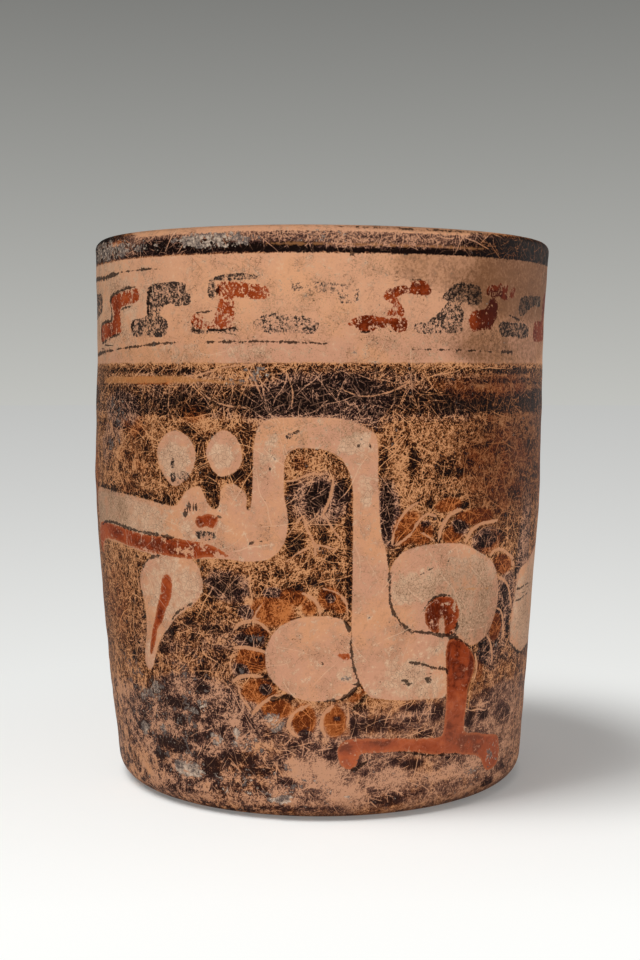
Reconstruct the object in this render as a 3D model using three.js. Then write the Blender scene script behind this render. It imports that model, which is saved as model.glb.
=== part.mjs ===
// A hand-built ceramic drinking vessel, tall and nearly cylindrical, made of two pieces of clay.
// A base dish, pinched up at its edge, carries the wall, which is luted onto it along a flat seam.
// Millimetres, +Z up. The origin is the middle of the flat underside, on the surface it stands on.
// The side that is looked at first faces -Y.
import * as THREE from "three";

// Heights, from the surface that the vessel stands on
const vesselHeight = 171; // crest of the lip
const seamHeight = 16; // where the wall is luted onto the dish
const taperHeight = 96; // below this the wall draws in towards the foot
const flareHeight = 118; // above this it opens again, a very little, towards the lip

// Radii and thicknesses
const bodyRadius = 72.1; // outside, where the wall stands straight
const footInset = 6.6; // how far the wall has drawn in where it would meet the ground
const taperPower = 1.3; // over 1, so that the taper starts softly
const rimFlare = 0.9; // how far the wall has opened at the lip
const heelRound = 6; // outside, between the underside and the wall
const floorThickness = 7.5;
const floorFillet = 7; // inside, where the floor is smoothed into the wall
const footThickness = 7.2; // the wall where it would meet the ground
const lipThickness = 5.6; // the wall at the lip, which is rounded over all of it

// What the hand left: the axis bows and leans, the plan is a little oval, the lip isn't quite level
const axisBow = 0.85; // towards -X at half height
const axisLean = 1.1; // towards +X at the lip
const planOval = 0.35; // longer by this at the lip, and narrower by it at a right angle
const ovalBearing = THREE.MathUtils.degToRad(25); // of the long radius, from +X towards +Y
const lipTilt = 0.45; // the lip is higher by this on its -X side, and lower on the other

// How finely the forms are cut
const turnSteps = 80;
const wallSteps = 12;
const roundSteps = 5;

const lipRound = lipThickness / 2;
const lipStart = vesselHeight - lipRound;

// How far a quarter round keeps back from a straight side, at a share of the round's own height.
function keptBack(radius, share) {
  return radius * (1 - Math.sqrt(1 - (1 - share) ** 2));
}

// The wall's two faces, before the heel, the fillet and the lip are rounded.
function plainOutside(z) {
  const drawnIn = Math.max(0, 1 - z / taperHeight);
  const opened = Math.max(0, (z - flareHeight) / (vesselHeight - flareHeight));
  return bodyRadius - footInset * drawnIn ** taperPower + rimFlare * opened ** 2;
}

function plainInside(z) {
  return plainOutside(z) - THREE.MathUtils.lerp(footThickness, lipThickness, z / vesselHeight);
}

// Heights along a stretch of wall, evenly spaced, both ends among them.
function evenHeights(from, to, steps) {
  return Array.from({ length: steps + 1 }, (_, i) => THREE.MathUtils.lerp(from, to, i / steps));
}

// Shares of a quarter round's height, from its flat end at 0 to its upright end at 1,
// spaced evenly along the arc.
function roundShares() {
  return Array.from({ length: roundSteps + 1 }, (_, i) => 1 - Math.cos((i / roundSteps) * (Math.PI / 2)));
}

// The outer face from the underside to the crest of the lip, in the two stretches that the seam parts.
function heelProfile() {
  const heel = roundShares().map((share) => {
    const z = share * heelRound;
    return new THREE.Vector2(plainOutside(z) - keptBack(heelRound, share), z);
  });
  heel.push(new THREE.Vector2(plainOutside(seamHeight), seamHeight));
  return heel;
}

function outerWallProfile() {
  const straight = evenHeights(seamHeight, lipStart, wallSteps).map(
    (z) => new THREE.Vector2(plainOutside(z), z),
  );
  const rounded = roundShares()
    .reverse()
    .slice(1)
    .map((share) => {
      const z = vesselHeight - share * lipRound;
      return new THREE.Vector2(plainOutside(z) - keptBack(lipRound, share), z);
    });
  return [...straight, ...rounded];
}

// The inner face, which follows the outer one at the wall's thickness.
function innerWallProfile() {
  const rounded = roundShares()
    .slice(1, -1)
    .map((share) => {
      const z = vesselHeight - share * lipRound;
      return new THREE.Vector2(plainInside(z) + keptBack(lipRound, share), z);
    });
  const straight = evenHeights(seamHeight, lipStart, wallSteps)
    .reverse()
    .map((z) => new THREE.Vector2(plainInside(z), z));
  return [...rounded, ...straight];
}

function floorProfile() {
  const fillet = roundShares()
    .reverse()
    .map((share) => {
      const z = floorThickness + share * floorFillet;
      return new THREE.Vector2(plainInside(z) - keptBack(floorFillet, share), z);
    });
  return [new THREE.Vector2(plainInside(seamHeight), seamHeight), ...fillet];
}

// Turns a profile about the vertical axis, then gives it the hand-built vessel's bow, lean, oval
// and tilt. Heights change only above the seam, so the underside and the seam stay flat.
function handBuilt(profile) {
  const geometry = new THREE.LatheGeometry(profile, turnSteps).rotateX(Math.PI / 2);
  const place = geometry.attributes.position;
  for (let i = 0; i < place.count; i++) {
    const [x, y, z] = [place.getX(i), place.getY(i), place.getZ(i)];
    const share = z / vesselHeight;
    const aboveSeam = Math.max(0, (z - seamHeight) / (vesselHeight - seamHeight));
    const bearing = Math.atan2(y, x) - ovalBearing;
    const swell = 1 + (planOval / bodyRadius) * share * Math.cos(2 * bearing);
    const sway = axisLean * share ** 3 - axisBow * Math.sin(Math.PI * share);
    const drop = lipTilt * (x / bodyRadius) * aboveSeam;
    place.setXYZ(i, x * swell + sway, y * swell, z - drop);
  }
  geometry.computeVertexNormals();
  return geometry;
}

// The two pieces of clay
function baseDish() {
  const outer = heelProfile();
  const inner = floorProfile();
  const profile = [new THREE.Vector2(0, 0), ...outer, ...inner, new THREE.Vector2(0, floorThickness)];
  const clay = new THREE.MeshStandardMaterial({ color: 0x9a6238, roughness: 0.72, metalness: 0 });
  const mesh = new THREE.Mesh(handBuilt(profile), clay);
  mesh.name = "base_dish";
  return mesh;
}

function wall() {
  const outer = outerWallProfile();
  const profile = [...outer, ...innerWallProfile(), outer[0].clone()];
  const slip = new THREE.MeshStandardMaterial({ color: 0xc68a5c, roughness: 0.55, metalness: 0 });
  const mesh = new THREE.Mesh(handBuilt(profile), slip);
  mesh.name = "wall";
  return mesh;
}

const vessel = new THREE.Group();
vessel.add(baseDish(), wall());

export default vessel;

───

#### Problem to solve:
Verbatim output is expected for the lines from the start of the data to the line in which "const flareHeight = 118;" appears, both included.

#### Output of the exercise:
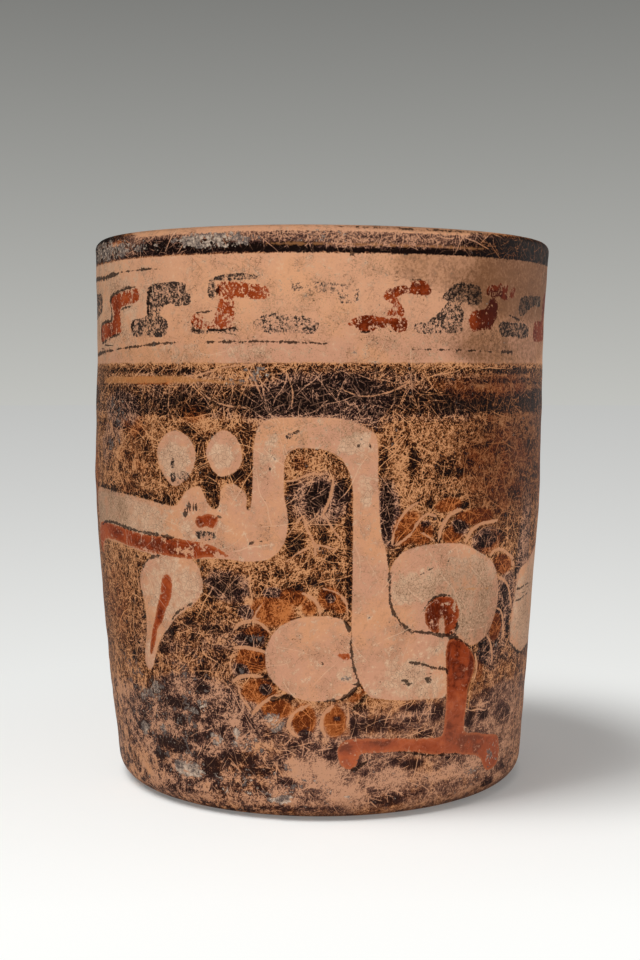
Reconstruct the object in this render as a 3D model using three.js. Then write the Blender scene script behind this render. It imports that model, which is saved as model.glb.
=== part.mjs ===
// A hand-built ceramic drinking vessel, tall and nearly cylindrical, made of two pieces of clay.
// A base dish, pinched up at its edge, carries the wall, which is luted onto it along a flat seam.
// Millimetres, +Z up. The origin is the middle of the flat underside, on the surface it stands on.
// The side that is looked at first faces -Y.
import * as THREE from "three";

// Heights, from the surface that the vessel stands on
const vesselHeight = 171; // crest of the lip
const seamHeight = 16; // where the wall is luted onto the dish
const taperHeight = 96; // below this the wall draws in towards the foot
const flareHeight = 118; // above this it opens again, a very little, towards the lip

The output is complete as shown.